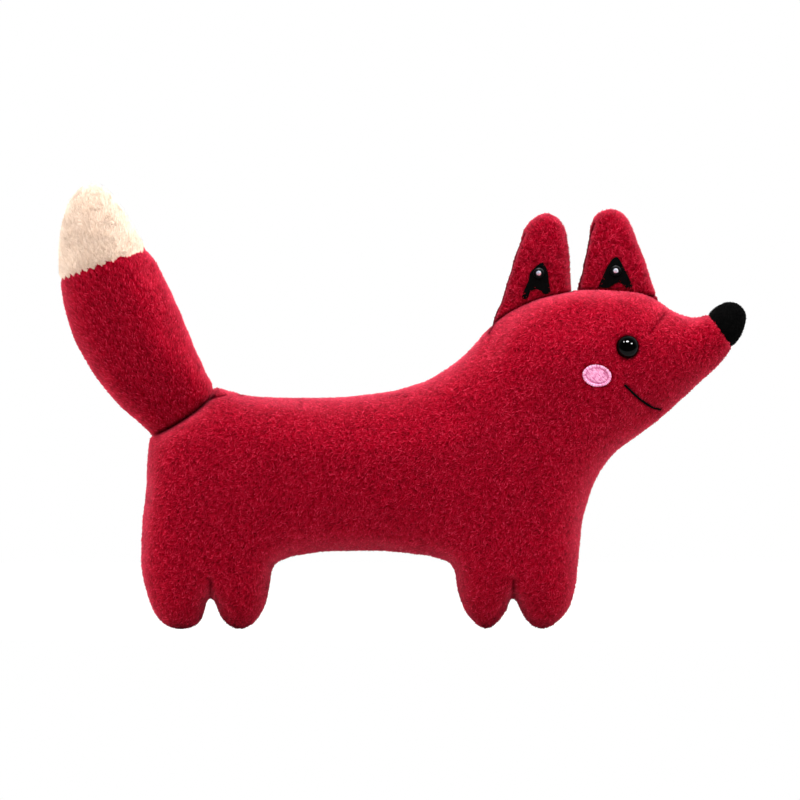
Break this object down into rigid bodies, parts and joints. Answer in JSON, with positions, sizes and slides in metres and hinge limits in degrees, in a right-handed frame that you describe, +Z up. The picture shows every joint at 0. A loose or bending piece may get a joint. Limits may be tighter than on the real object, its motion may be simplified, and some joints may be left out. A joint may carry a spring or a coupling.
{
  "type": "plush fox toy",
  "caption": "Stuffed fox toy of short pile cloth in flat profile form, standing on stub legs, with a raised tail, upright ears, safety eyes and stitched cheeks.",
  "frame": {"origin": "on the floor, under the centre of the toy's bounding box", "axes": "+X towards the nose, +Y towards the toy's left side, +Z up; the picture looks along +Y"},
  "size_m": [0.3783, 0.0742, 0.244],
  "materials": {
    "red_plush": "short red pile cloth",
    "cream_plush": "short cream pile cloth",
    "black_plush": "short black pile cloth",
    "fibre": "loose polyester fibre",
    "black_felt": "thin black felt",
    "pink_thread": "satin embroidery thread",
    "black_thread": "embroidery thread",
    "black_plastic": "polished black",
    "white_plastic": "moulded, unpainted",
    "crystal": "clear and faceted"
  },
  "bodies": {
    "body": {"torso_cover": "red_plush", "head_cover": "red_plush", "nose_cover": "black_plush", "body_stuffing": "fibre", "hind_leg_back_cover": "red_plush", "hind_leg_front_cover": "red_plush", "fore_leg_back_cover": "red_plush", "fore_leg_front_cover": "red_plush", "eye_right": "black_plastic", "eye_washer_right": "white_plastic", "cheek_right": "pink_thread", "mouth_right": "black_thread", "eye_left": "black_plastic", "eye_washer_left": "white_plastic", "cheek_left": "pink_thread", "mouth_left": "black_thread"},
    "tail": {"tail_cover": "red_plush", "tail_tip_cover": "cream_plush", "tail_stuffing": "fibre"},
    "ear_rear": {"ear_rear_wadding": "fibre", "ear_rear_panel_right": "red_plush", "ear_rear_patch_right": "black_felt", "ear_rear_bead_right_setting": "black_plastic", "ear_rear_bead_right_crystal": "crystal", "ear_rear_panel_left": "red_plush", "ear_rear_patch_left": "black_felt", "ear_rear_bead_left_setting": "black_plastic", "ear_rear_bead_left_crystal": "crystal"},
    "ear_front": {"ear_front_wadding": "fibre", "ear_front_panel_right": "red_plush", "ear_front_patch_right": "black_felt", "ear_front_bead_right_setting": "black_plastic", "ear_front_bead_right_crystal": "crystal", "ear_front_panel_left": "red_plush", "ear_front_patch_left": "black_felt", "ear_front_bead_left_setting": "black_plastic", "ear_front_bead_left_crystal": "crystal"}
  },
  "joints": [
    {"name": "tail_fold", "type": "hinge", "parent": "body", "child": "tail", "pos_m": [-0.12108, 0, 0.11446], "axis": [-0.8012, 0, -0.5984], "range_deg": [-25, 25], "stiffness_Nm_per_rad": 0.15},
    {"name": "ear_rear_fold", "type": "hinge", "parent": "body", "child": "ear_rear", "pos_m": [0.07074, 0, 0.18241], "axis": [-0.933, 0, -0.3598], "range_deg": [-20, 20], "stiffness_Nm_per_rad": 0.02},
    {"name": "ear_front_fold", "type": "hinge", "parent": "body", "child": "ear_front", "pos_m": [0.11818, 0, 0.1859], "axis": [-0.9921, 0, 0.1253], "range_deg": [-20, 20], "stiffness_Nm_per_rad": 0.02}
  ]
}
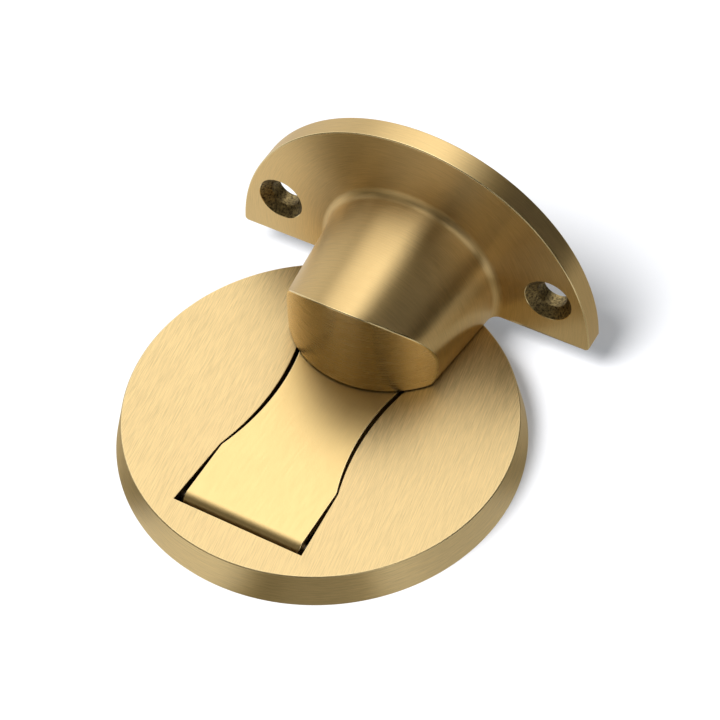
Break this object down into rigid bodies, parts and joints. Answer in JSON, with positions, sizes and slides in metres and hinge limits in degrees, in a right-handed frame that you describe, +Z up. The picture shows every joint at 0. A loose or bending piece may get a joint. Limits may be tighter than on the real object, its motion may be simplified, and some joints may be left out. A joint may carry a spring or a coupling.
{
  "type": "magnetic door stop",
  "caption": "Magnetic door stop: a low round floor disc with a hinged tongue in a waisted pocket, and a half disc door plate with a round boss that holds a magnet.",
  "frame": {"origin": "the middle of the floor piece's underside, on the floor", "axes": "+Z up, +Y from the tongue's hinge towards the door, +X along the door plate's straight edge"},
  "size_m": [0.048, 0.0492, 0.027],
  "materials": {
    "disc_brass": "satin, brushed in straight lines on the top and turned round the side",
    "tongue_plated_steel": "brass plated magnetic steel, satin",
    "pin_steel": "drawn steel wire",
    "base_steel": "zinc plated sheet",
    "pad_foam": "dense self adhesive foam",
    "bracket_brass": "satin, brushed round the boss and across the plate",
    "magnet_nickel": "nickel plated"
  },
  "bodies": {
    "floor_unit": {"floor_disc": "disc_brass", "base_plate": "base_steel", "adhesive_pad": "pad_foam", "hinge_pin": "pin_steel"},
    "tongue": {"tongue": "tongue_plated_steel"},
    "door_piece": {"door_bracket": "bracket_brass", "magnet": "magnet_nickel"}
  },
  "joints": [
    {"name": "tongue_hinge", "type": "hinge", "parent": "floor_unit", "child": "tongue", "pos_m": [0, -0.01664, 0.00229], "axis": [1, 0, 0], "range_deg": [0, 90]},
    {"name": "door_lift", "type": "slide", "parent": "floor_unit", "child": "door_piece", "axis": [0, 0, 1], "range_m": [0, 0.063]}
  ],
  "couplings": [
    {"joint": "tongue_hinge", "follows": "door_lift", "rad_per_m": 24.93}
  ]
}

### WHAT THE TASK ASKS
Reproduce the entire listing word for word.

### RIGHT ANSWER
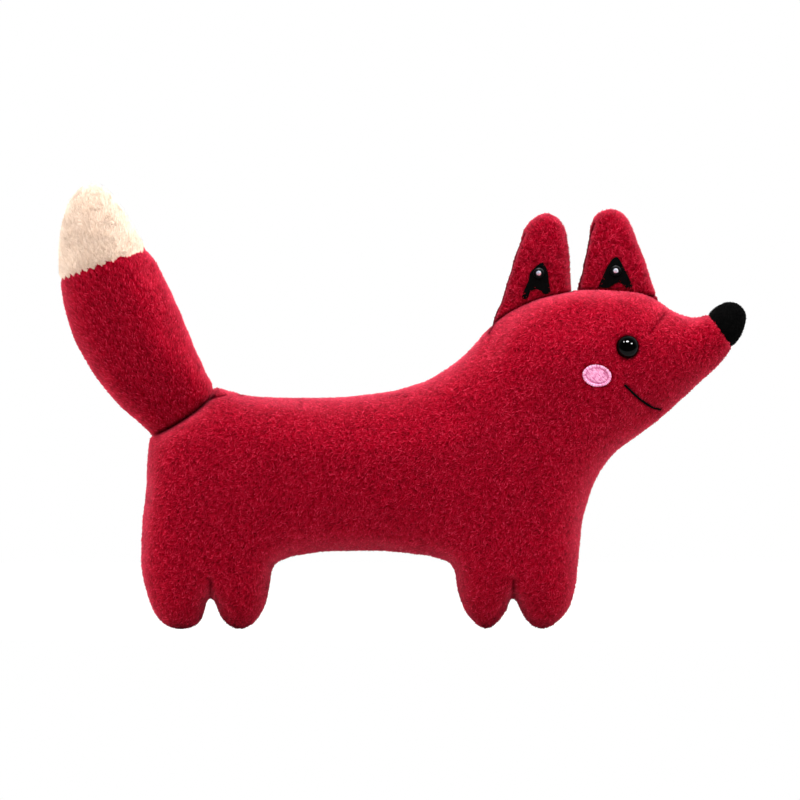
Break this object down into rigid bodies, parts and joints. Answer in JSON, with positions, sizes and slides in metres and hinge limits in degrees, in a right-handed frame that you describe, +Z up. The picture shows every joint at 0. A loose or bending piece may get a joint. Limits may be tighter than on the real object, its motion may be simplified, and some joints may be left out. A joint may carry a spring or a coupling.
{
  "type": "plush fox toy",
  "caption": "Stuffed fox toy of short pile cloth in flat profile form, standing on stub legs, with a raised tail, upright ears, safety eyes and stitched cheeks.",
  "frame": {"origin": "on the floor, under the centre of the toy's bounding box", "axes": "+X towards the nose, +Y towards the toy's left side, +Z up; the picture looks along +Y"},
  "size_m": [0.3783, 0.0742, 0.244],
  "materials": {
    "red_plush": "short red pile cloth",
    "cream_plush": "short cream pile cloth",
    "black_plush": "short black pile cloth",
    "fibre": "loose polyester fibre",
    "black_felt": "thin black felt",
    "pink_thread": "satin embroidery thread",
    "black_thread": "embroidery thread",
    "black_plastic": "polished black",
    "white_plastic": "moulded, unpainted",
    "crystal": "clear and faceted"
  },
  "bodies": {
    "body": {"torso_cover": "red_plush", "head_cover": "red_plush", "nose_cover": "black_plush", "body_stuffing": "fibre", "hind_leg_back_cover": "red_plush", "hind_leg_front_cover": "red_plush", "fore_leg_back_cover": "red_plush", "fore_leg_front_cover": "red_plush", "eye_right": "black_plastic", "eye_washer_right": "white_plastic", "cheek_right": "pink_thread", "mouth_right": "black_thread", "eye_left": "black_plastic", "eye_washer_left": "white_plastic", "cheek_left": "pink_thread", "mouth_left": "black_thread"},
    "tail": {"tail_cover": "red_plush", "tail_tip_cover": "cream_plush", "tail_stuffing": "fibre"},
    "ear_rear": {"ear_rear_wadding": "fibre", "ear_rear_panel_right": "red_plush", "ear_rear_patch_right": "black_felt", "ear_rear_bead_right_setting": "black_plastic", "ear_rear_bead_right_crystal": "crystal", "ear_rear_panel_left": "red_plush", "ear_rear_patch_left": "black_felt", "ear_rear_bead_left_setting": "black_plastic", "ear_rear_bead_left_crystal": "crystal"},
    "ear_front": {"ear_front_wadding": "fibre", "ear_front_panel_right": "red_plush", "ear_front_patch_right": "black_felt", "ear_front_bead_right_setting": "black_plastic", "ear_front_bead_right_crystal": "crystal", "ear_front_panel_left": "red_plush", "ear_front_patch_left": "black_felt", "ear_front_bead_left_setting": "black_plastic", "ear_front_bead_left_crystal": "crystal"}
  },
  "joints": [
    {"name": "tail_fold", "type": "hinge", "parent": "body", "child": "tail", "pos_m": [-0.12108, 0, 0.11446], "axis": [-0.8012, 0, -0.5984], "range_deg": [-25, 25], "stiffness_Nm_per_rad": 0.15},
    {"name": "ear_rear_fold", "type": "hinge", "parent": "body", "child": "ear_rear", "pos_m": [0.07074, 0, 0.18241], "axis": [-0.933, 0, -0.3598], "range_deg": [-20, 20], "stiffness_Nm_per_rad": 0.02},
    {"name": "ear_front_fold", "type": "hinge", "parent": "body", "child": "ear_front", "pos_m": [0.11818, 0, 0.1859], "axis": [-0.9921, 0, 0.1253], "range_deg": [-20, 20], "stiffness_Nm_per_rad": 0.02}
  ]
}
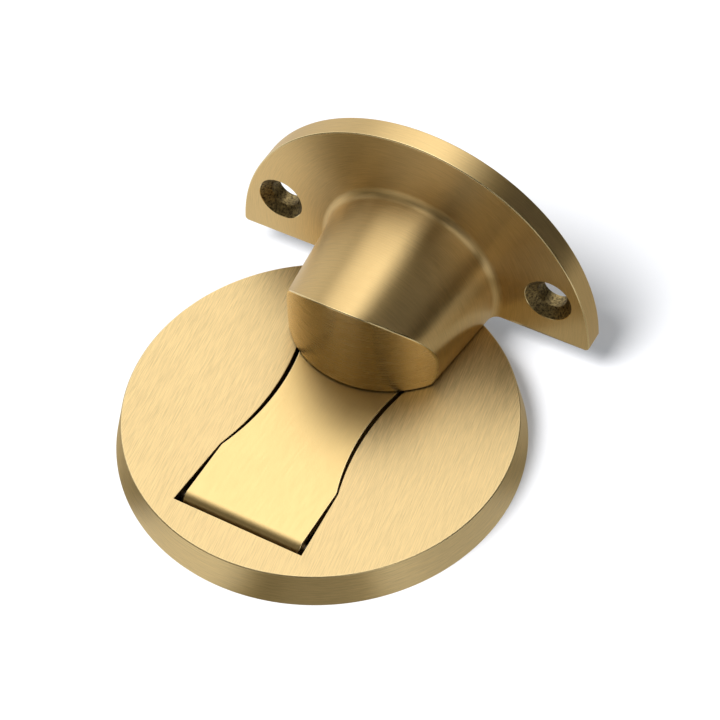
Break this object down into rigid bodies, parts and joints. Answer in JSON, with positions, sizes and slides in metres and hinge limits in degrees, in a right-handed frame that you describe, +Z up. The picture shows every joint at 0. A loose or bending piece may get a joint. Limits may be tighter than on the real object, its motion may be simplified, and some joints may be left out. A joint may carry a spring or a coupling.
{
  "type": "magnetic door stop",
  "caption": "Magnetic door stop: a low round floor disc with a hinged tongue in a waisted pocket, and a half disc door plate with a round boss that holds a magnet.",
  "frame": {"origin": "the middle of the floor piece's underside, on the floor", "axes": "+Z up, +Y from the tongue's hinge towards the door, +X along the door plate's straight edge"},
  "size_m": [0.048, 0.0492, 0.027],
  "materials": {
    "disc_brass": "satin, brushed in straight lines on the top and turned round the side",
    "tongue_plated_steel": "brass plated magnetic steel, satin",
    "pin_steel": "drawn steel wire",
    "base_steel": "zinc plated sheet",
    "pad_foam": "dense self adhesive foam",
    "bracket_brass": "satin, brushed round the boss and across the plate",
    "magnet_nickel": "nickel plated"
  },
  "bodies": {
    "floor_unit": {"floor_disc": "disc_brass", "base_plate": "base_steel", "adhesive_pad": "pad_foam", "hinge_pin": "pin_steel"},
    "tongue": {"tongue": "tongue_plated_steel"},
    "door_piece": {"door_bracket": "bracket_brass", "magnet": "magnet_nickel"}
  },
  "joints": [
    {"name": "tongue_hinge", "type": "hinge", "parent": "floor_unit", "child": "tongue", "pos_m": [0, -0.01664, 0.00229], "axis": [1, 0, 0], "range_deg": [0, 90]},
    {"name": "door_lift", "type": "slide", "parent": "floor_unit", "child": "door_piece", "axis": [0, 0, 1], "range_m": [0, 0.063]}
  ],
  "couplings": [
    {"joint": "tongue_hinge", "follows": "door_lift", "rad_per_m": 24.93}
  ]
}